COE 347. Introduction to Computational Fluid Dynamics.
Development and implementation of finite-difference schemes for numerical solution of subsonic, transonic, and supersonic flows. Emphasis on convection and diffusion equations of fluid dynamics. Evaluation of accuracy, stability, and efficiency. Three lecture hours a week for one semester. Only one of the following may be counted: Aerospace Engineering 347, Computational Engineering 347, Mechanical Engineering 369L. Prerequisite: Computational Engineering 311K (or Aerospace Engineering 211K or Computational Engineering 211K), and Aerospace Engineering 320 with a grade of at least C- in each.
COE 352. Advanced Scientific Computation.
Restricted to computational engineering majors. Topics in advanced numerical methods and scientific computation. Subject matter may vary. Three lecture hours a week for one semester. May be repeated for credit when the topics vary. Prerequisite: Mathematics 427J or 427K, and Computational Engineering 322 (or Statistics and Data Sciences 322) with a grade of at least C- in each; and Computational Engineering 311K (or Computational Engineering 211K) with a grade of at least C-.
COE 362. Engineering Probability and Statistics.
Introduction to mathematical representations and computations to qualitatively and quantitatively describe data, compare data, ascribe distributions to apparent patterns and structure in data via inference methods. Describe and model discrete and continuous random variables. Three lecture hours a week for one semester.
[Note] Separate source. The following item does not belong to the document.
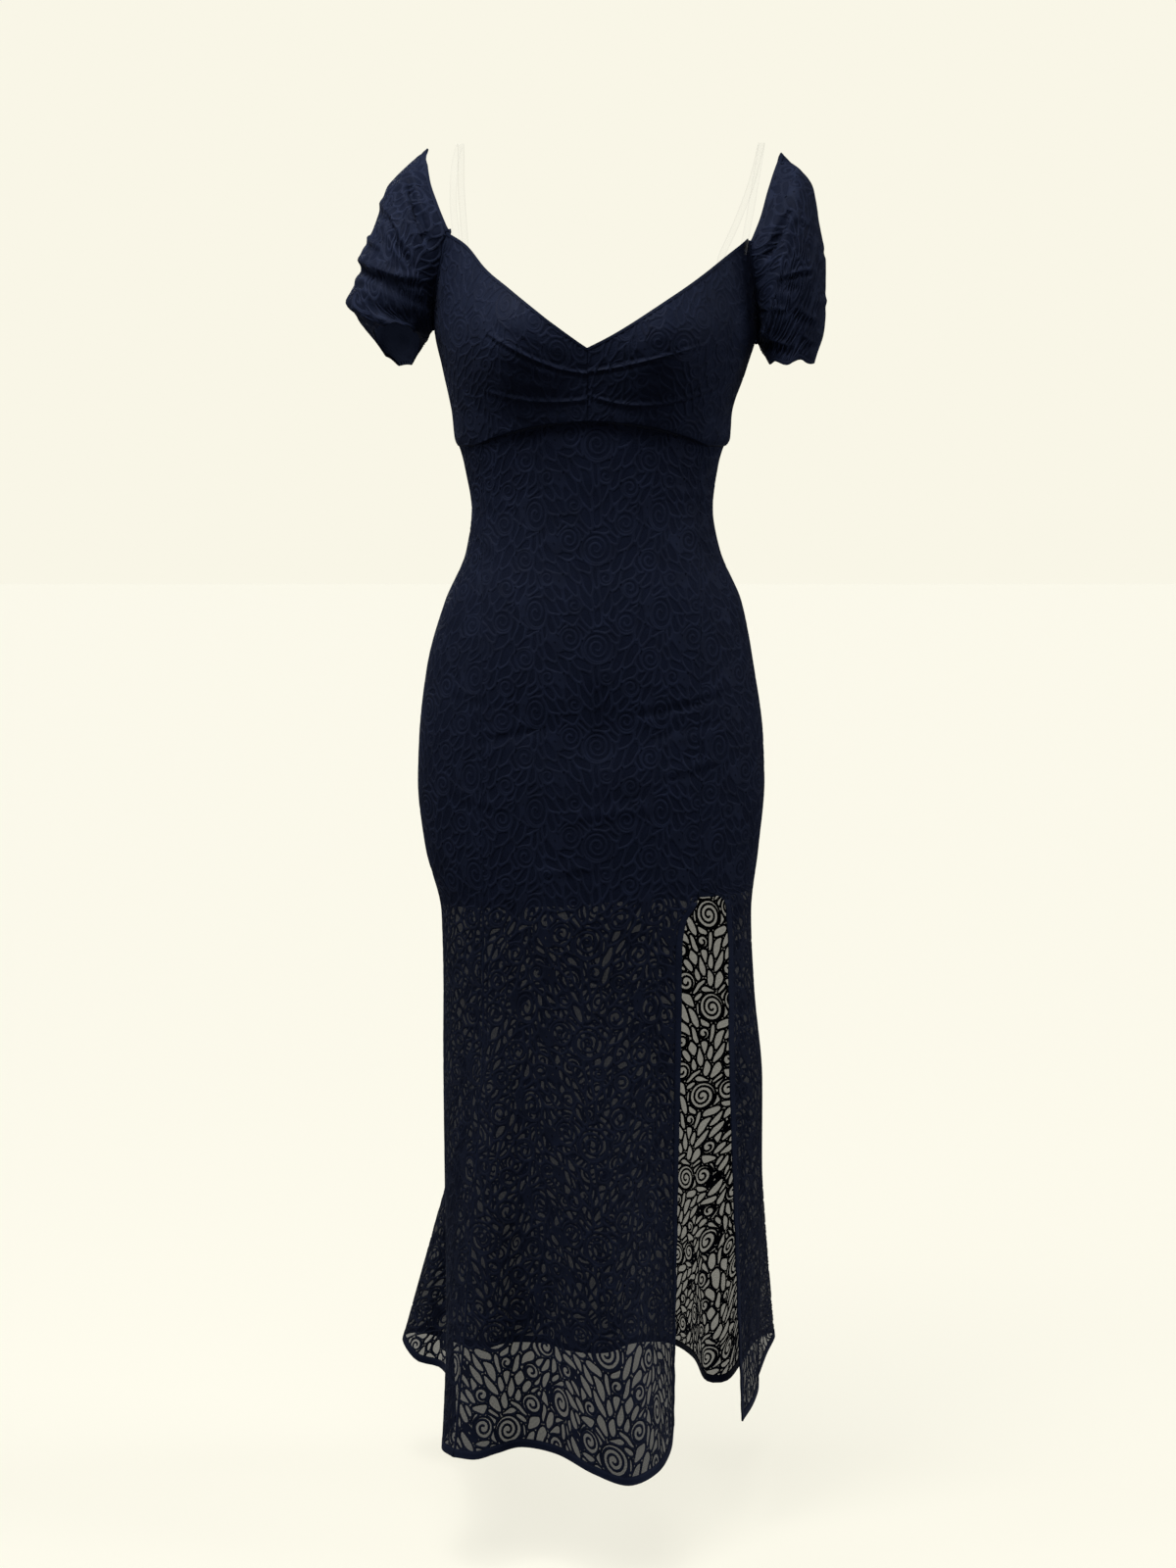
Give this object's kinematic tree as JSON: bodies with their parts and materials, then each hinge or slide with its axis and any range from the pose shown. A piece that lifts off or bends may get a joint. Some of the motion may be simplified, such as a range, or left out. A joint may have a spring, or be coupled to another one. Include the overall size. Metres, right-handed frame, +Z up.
{
  "type": "lace mesh maxi dress, worn shape",
  "caption": "Fitted lace maxi dress held in its worn shape: V neck with gathered cups, off-shoulder puff sleeves, clear straps, lining to mid-thigh, trumpet skirt with a slit.",
  "frame": {"origin": "the middle of the wearer's body at bust level, where the dress is held", "axes": "+Z up, the front of the dress faces -Y, +X is the wearer's left (image right)"},
  "size_m": [0.4794, 0.4519, 1.3105],
  "materials": {
    "lace": "matte stretch lace, rose and scroll pattern on fine net, very dark navy",
    "lining": "smooth knitted lining, very dark navy, slight sheen",
    "clear_strap": "clear glossy plastic band"
  },
  "bodies": {
    "root": {"cup_left": "lace", "cup_right": "lace", "back_bodice": "lace", "front_panel": "lace", "side_front_left": "lace", "side_front_right": "lace", "back_panel": "lace", "lining_front": "lining", "lining_back": "lining", "sleeve_left": "lace", "sleeve_right": "lace", "strap_left": "clear_strap", "strap_right": "clear_strap"}
  },
  "joints": []
}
Aerospace Engineering 379L (Topic: Engr Probability and Stats) and Computational Engineering 362 may not both be counted. Prerequisite: Mathematics 408D and Computational Engineering 311K with a grade of at least C- in each.
COE 371. Applied Mathematics I.
Restricted to computational engineering majors. Subjects include real analysis of functions of one variable, linear operator theory, and ordinary differential equations. Three lecture hours a week for one semester. Prerequisite: Upper-division standing; Mathematics 427J, 427L, and 362K with a grade of at least C- in each.
COE 372. Applied Mathematics II.
Restricted to computational engineering majors. Subjects include elements of complex analysis, Fourier and Laplace transforms, partial differential equations, perturbation methods, analysis of functions of several variables. Three lecture hours per week for one semester. Prerequisite: Upper-division standing and Computational Engineering 371 with a grade of at least C-.
COE 373. Systems Engineering Design.
Restricted to computational engineering majors. Introduction to systems engineering: the systems engineering process, requirements, design fundamentals, trade studies, cost and risk analyses, integration, technical reviews, case studies, and ethics. Includes written reports. Three lecture hours a week for one semester. Aerospace Engineering 374K and Computational Engineering 373 may not both be counted. Prerequisite: Upper-division standing; Statistics and Data Sciences 222 or 322 with a grade of at least C- and registration or credit with a grade of at least C- for Computational Engineering 352.
COE 374. Senior Design Project.
Restricted to computational engineering majors. Design projects from multiple engineering disciplines done with teams of students, using computational methods for analysis and experimental data for validation; ethics of design for safety and reliability; emphasis on written and oral reporting of engineering projects. Three lecture hours a week for one semester. Prerequisite: Computational Engineering 352 with a grade of at least C-; Computational Engineering 321K or Computational Engineering 347 with a grade of at least C-; and upper-division standing.
COE 679H. Undergraduate Honors Thesis.
Restricted to computational engineering majors. Research performed during two consecutive semesters under the supervision of an engineering faculty member; topics are selected jointly by the student and the faculty member with approval by the director of the Engineering Honors Program. Entails an oral presentation and a written thesis. Individual instruction for two semesters. Prerequisite: For 679HA, enrollment in the Engineering Honors Program; for 679HB, Computational Engineering 679HA and enrollment in the Engineering Honors Program.
COE 179K, 279K, 379K. Research in Computational Engineering.
Restricted to computational engineering majors. Directed study or research in a selected area of computational engineering. For each semester hour of credit earned, one lecture hour a week for one semester. May be repeated for credit. Prerequisite: Upper-division standing, a University grade point average of at least 3.00, selection of project, and consent of the faculty member directing project and the undergraduate adviser.
COE 179L, 279L, 379L, 479L. Topics in Computational Engineering.
Current topics in computational engineering. For each semester hour of credit earned, the equivalent of one lecture hour a week for one semester. May be repeated for credit when the topics vary. Prerequisite: Varies with the topic.
Topic 1: Introduction to Machine Learning and Data Sciences. Focus on algorithms, mathematics, implementations (on Scikit-learn), and real-life applications of machine learning and data sciences including machine learning algorithms such as supervised learnings (linear models, support vector machines, kernel methods, tree-based algorithms), unsupervised learnings (Density estimation, clustering, dimensionality reduction, PCA), and deep neural networks. Explore the foundations of machine learning including optimization, probability, advanced linear algebra, statistics, and methods to evaluate machine learning methods. Computational Engineering 379L (Topic: Intro to Machine Learning) and 379L (Topic 1) may not both be counted. Additional prerequisite: Computational Engineering 322, and Mathematics 427J or 340L with a grade of at least C- in each.